Secondly, Doug says this near the end of his post: “The central good that I see coming out of the paedocommunion debate is the central place it gives to the question of ‘who makes up the body of Jesus?'” I would cautiously agree with this. However, there is the equally important question of whether the members of the body of Jesus always have to have access to everything in the church, or else they are in effect excommunicated. I really do like the analogy of citizenship here. A child born in the US is a citizen. Period. No ifs ands or buts. However, we don’t allow them to drive at birth. We don’t allow them to vote at birth. And we don’t allow them to drink alcohol at birth. Does that make them any the less a citizen of the US? Similarly, just because an infant is not allowed to the table has no bearing on whether they actually are part of the body of Christ. We call baptism the initiatory rite, because that is what initiates a person into the visible body of Christ (WCF 28.1). Nothing else is required to mark a person as belonging to the body of Christ. This is not to diminish the importance of the Lord’s Supper. But the importance of the Lord’s Supper lies in a different direction: that of confirmation of faith, and growth in grace. The Lord’s Supper is not the marker of who belongs to the body of Christ: baptism is what does that. Therefore it is a fallacy to argue that unless everyone in the visible church is partaking of the Lord’s Supper, they are in effect excommunicated. If a citizen of the US is not de-citizened just because he is 15 and cannot drive, then neither is a child excommunicated just because he may not be capable of participating in the Lord’s Supper yet.
To move on now to the confessions. Basically put, no major Reformed confession that is in use today allows for the practice of paedocommunion. This is generally acknowledged. However, the implications of that are not generally acknowledged. For instance, it is thought to be a relatively insignificant thing for a person to hold to an “exception” like this and be ordained in a denomination that does not practice PC. Let me put the argument this way: Baptists are our beloved brothers; we may affirm orthodoxy of them at almost every major point. We may have delightful fellowship with them. But they cannot be ordained in the PCA or OPC. Why is that? Because they do not administer the Sacrament of baptism in the same way we do. My question is this: why do many in the PCA and OPC view paedocommunion as somehow less opposed to the Westminster Standards than credo-baptism is? In my opinion, the errors are of a very similar but mirror-image nature. Both PC and CB (credo-baptism) err in the age requirements of one of the sacraments. Both argue that the Sacraments operate the same way with regard to church membership. CB argues that both have to be given to consenting adults (or folks who have achieved the age of responsibility), whereas PC argues that both may be given to passive recipients. I see not one single reason why PC may be more acceptable in a Westminster denomination (or 3FU, for that matter) than CB. To those who argue that PC is more covenantal, I respond that there are plenty of CB’s out there who are firmly covenantal and redemptive-historical (Mark Dever, for one). The above argumentation is why I personally cannot vote for a person who holds to PC in my Presbytery. This is not to say I think they are heretics any more than I would say that CB’s are heretics. And I would never refuse church membership on this basis either, since I believe a credible profession of faith is all that is required (though I do believe that it is helpful for a church to have a new members class in order to instruct the prospective members in what their membership vows entail).

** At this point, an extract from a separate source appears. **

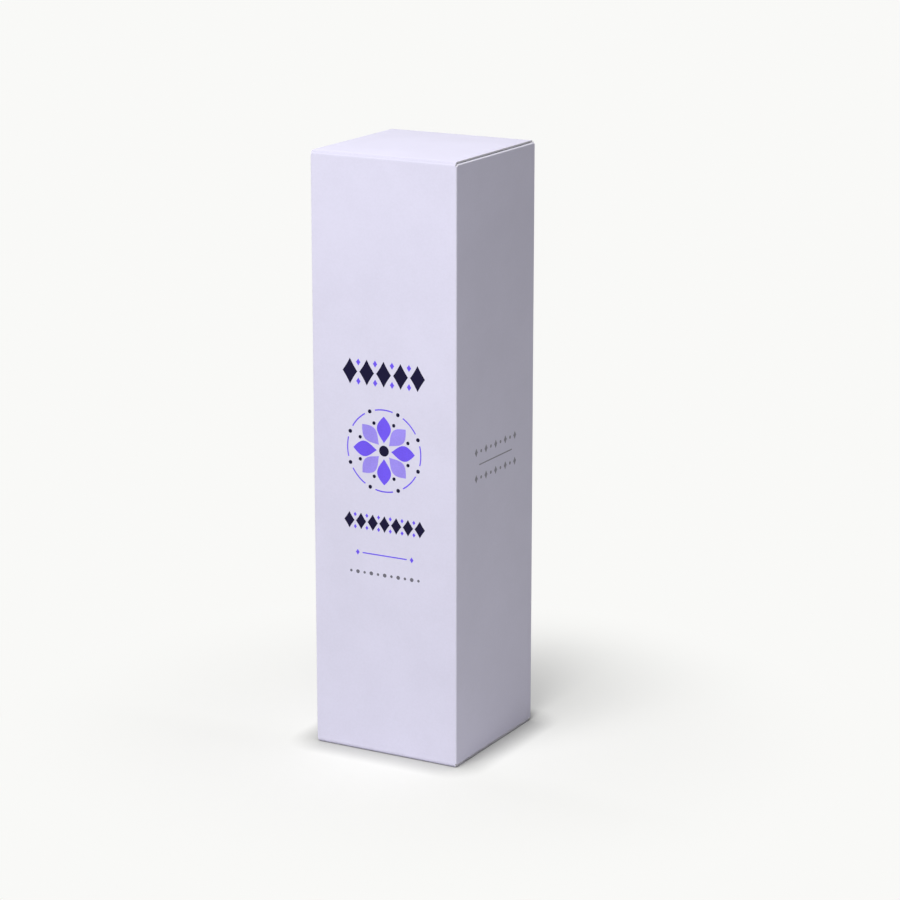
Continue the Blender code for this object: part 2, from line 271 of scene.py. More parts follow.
class CartonStageSettings(bpy.types.PropertyGroup):
    """Camera, lamp, floor and surroundings."""

    azimuth: bpy.props.FloatProperty(
        name="Azimuth",
        description="Camera's turn to the right of the front wall",
        subtype="ANGLE",
        unit="ROTATION",
        default=math.radians(28.90),
    )
    pitch: bpy.props.FloatProperty(
        name="Pitch",
        description="Camera's angle above the horizon",
        subtype="ANGLE",
        unit="ROTATION",
        default=math.radians(14.70),
    )
    distance: length_property(
        "Distance", "From the camera to the carton's middle", 0.732
    )
    aim_right: length_property("Aim right", "The camera's step to the right", 6.32 * MM)
    lens: bpy.props.FloatProperty(
        name="Lens",
        description="Focal length on a 36 mm sensor",
        subtype="DISTANCE_CAMERA",
        unit="CAMERA",
        default=118.0,
    )
    lamp_distance: length_property(
        "Lamp distance", "From the lamp to the carton's middle", 0.88
    )
    lamp_size: length_property("Lamp size", "Side of the square lamp", 0.42)
    lamp_power: bpy.props.FloatProperty(
        name="Lamp power",
        description="Power of the lamp",
        subtype="POWER",
        unit="POWER",
        default=9.0,
    )
    surroundings: share_property(
        "Surroundings", "Strength of the soft light from all around", 0.07
    )
    air: colour_property(
        "Air", "Colour of the soft light from all around", (0.945, 0.945, 0.985)
    )
    backdrop: colour_property(
        "Backdrop", "Colour seen behind the floor", (0.948, 0.948, 0.932)
    )
    floor: colour_property("Floor", "Colour of the floor", (0.920, 0.920, 0.898))
    bounce: colour_property(
        "Bounce", "The floor's colour where it only lights", (0.80, 0.80, 0.80)
    )


def board_settings(context):
    """The board's settings."""
    return context.scene.carton_board


def print_settings(context):
    """The print's settings."""
    return context.scene.carton_print


def stage_settings(context):
    """The stage's settings."""
    return context.scene.carton_stage


# ---------------------------------------------------------------- shader helpers


def add_node(tree, kind, sockets, **options):
    """Add a shader node; each socket gets a value or the output that feeds it."""
    node = tree.nodes.new(kind)
    for option, value in options.items():
        setattr(node, option, value)
    for key, value in sockets.items():
        if isinstance(value, bpy.types.NodeSocket):
            tree.links.new(value, node.inputs[key])
        else:
            node.inputs[key].default_value = value
    return node


def calc(tree, operation, first, second):
    """One sum on two numbers."""
    sockets = {0: first, 1: second}
    return add_node(tree, "ShaderNodeMath", sockets, operation=operation).outputs[0]


def unsigned(tree, value):
    """A number without its sign."""
    return calc(tree, "ABSOLUTE", value, 0.0)


def dot(tree, vector, direction):
    """How far a vector reaches along a direction."""
    sockets = {0: vector, 1: direction}
    node = add_node(tree, "ShaderNodeVectorMath", sockets, operation="DOT_PRODUCT")
    return node.outputs["Value"]


def stretch(tree, vector, scale):
    """Scale a vector, each axis by its own factor."""
    sockets = {0: vector, 1: scale}
    node = add_node(tree, "ShaderNodeVectorMath", sockets, operation="MULTIPLY")
    return node.outputs["Vector"]


def fade(tree, value, start, end, low=0.0, high=1.0):
    """Turn a value into a smooth step from low at the start to high at the end."""
    sockets = {"Value": value, 1: start, 2: end, 3: low, 4: high}
    step = {"interpolation_type": "SMOOTHSTEP"}
    return add_node(tree, "ShaderNodeMapRange", sockets, **step).outputs[0]


def blend_colours(tree, share, first, second):
    """Mix two colours."""
    sockets = {0: share, 6: rgba(first), 7: rgba(second)}
    node = add_node(tree, "ShaderNodeMix", sockets, data_type="RGBA")
    return node.outputs[2]


def blend_numbers(tree, share, first, second):
    """Mix two numbers."""
    node = add_node(tree, "ShaderNodeMix", {0: share, 2: first, 3: second})
    return node.outputs[0]


def noise(tree, vector, grain, detail=2.0):
    """Noise whose grains have about the given size in the vector's unit."""
    sockets = {"Vector": vector, "Scale": 1.0 / grain, "Detail": detail}
    return add_node(tree, "ShaderNodeTexNoise", sockets).outputs[0]


def rgba(colour):
    """A colour for a socket: an output stays, and three numbers get an alpha."""
    if isinstance(colour, bpy.types.NodeSocket):
        return colour
    return (*tuple(colour)[:3], 1.0)


def tinted(colour, factor):
    """A colour made lighter or darker."""
    return tuple(min(1.0, part * factor) for part in tuple(colour)[:3])


def toned(tree, share, colour, tones):
    """A colour that goes from its dark to its light tone."""
    dark, light = (tinted(colour, tone) for tone in tones)
    return blend_colours(tree, share, dark, light)


def new_material(name):
    """A new material with its node tree, its shader and the place in millimetres."""
    material = bpy.data.materials.new(name)
    material.use_nodes = True
    tree = material.node_tree
    shader = tree.nodes["Principled BSDF"]
    place = tree.nodes.new("ShaderNodeTexCoord")
    grid = stretch(tree, place.outputs["Object"], (PER_METRE,) * 3)
    return material, tree, shader, place, grid


def connect_surface(tree, shader, colour, roughness, height):
    """Join colour, roughness and a height in millimetres to the shader."""
    sockets = {"Strength": 1.0, "Distance": MM, "Height": height}
    bump = add_node(tree, "ShaderNodeBump", sockets)
    tree.links.new(colour, shader.inputs["Base Color"])
    tree.links.new(roughness, shader.inputs["Roughness"])
    tree.links.new(bump.outputs["Normal"], shader.inputs["Normal"])


# ---------------------------------------------------------------- board and inks

# Grain sizes, and how far fibres and swirls are drawn out
MOTTLE_MM = 14.0
COAT_GRAIN_MM = 0.55
FIBRE_MM = 0.22
FIBRE_LENGTH = (1.0, 1.0, 0.22)
LAYER_WOBBLE_MM = 0.9
INK_GRAIN_MM = 0.35
INK_PATCH_MM = 6.0
GLUE_SWIRL_MM = 2.2
GLUE_SWIRL_LENGTH = (1.0, 1.0, 0.3)
GLUE_BUBBLE_MM = 0.5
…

Moving on to what Venema actually says, it is important what he says about the theology of sacraments as a whole:
The confessions’ position on this subject derives from a more comprehensive view of the sacraments’ role as means of grace that accompany the preaching of the gospel…Indeed, the notion that children should be admitted to the Lord’s Table, which is the principal interest of those who advocate paedocommunion, has more far-reaching implications than many paedocommunionists often admit. Whether these implications are consistent with essential features of the Reformed view of the sacraments remains to be seen. Here it need be observed only that the question of paedocommunion cannot be isolated from the broader framework of traditional Reformed teaching regarding the sacraments (p. 28).
I will have to take up further Venema’s comments in a subsequent post. For now, suffice it to say that I believe that believing in PC requires taking exception to a great deal more than WLC 177. The entire concept of worthy participation, which is laid out in WLC 169-175 are plainly meant to be taken as the way in which all worthy participants are to partake. There are many things in that whole series of questions which an infant is incapable of doing. It should also be noted that the interpretation of the Supper as an objective memorial, and not as the subjective remembering of the people, is counter to WLC 169, which says that the Supper is for a “thankful remembrance that the body of Christ was broken and given, and his blood shed, for them.” WCF 29.7-8 is also denied by PC, since section 7 uses the phrase “worthy receivers,” and section 8 says that ignorant men do not receive the thing signified. Section 8 forbids ignorant people from participating in the sacrament. It cannot be argued that an infant who can recognize that everyone around him is eating, and therefore he ought to eat too is not ignorant in the sense in which the confession means it here. A worthy participant is clearly defined as someone who understands section 7. It would furthermore be denying the influence that WLC 177 should have on sections 7-8 of chapter 29 of the WCF to say that a 3-year old can in fact pass muster in this respect. I think when I counted, there were no less than 13 places in the WS that a PC advocate would have to take honest exception to in order for his view to be properly pigeon-holed with regard to the confession.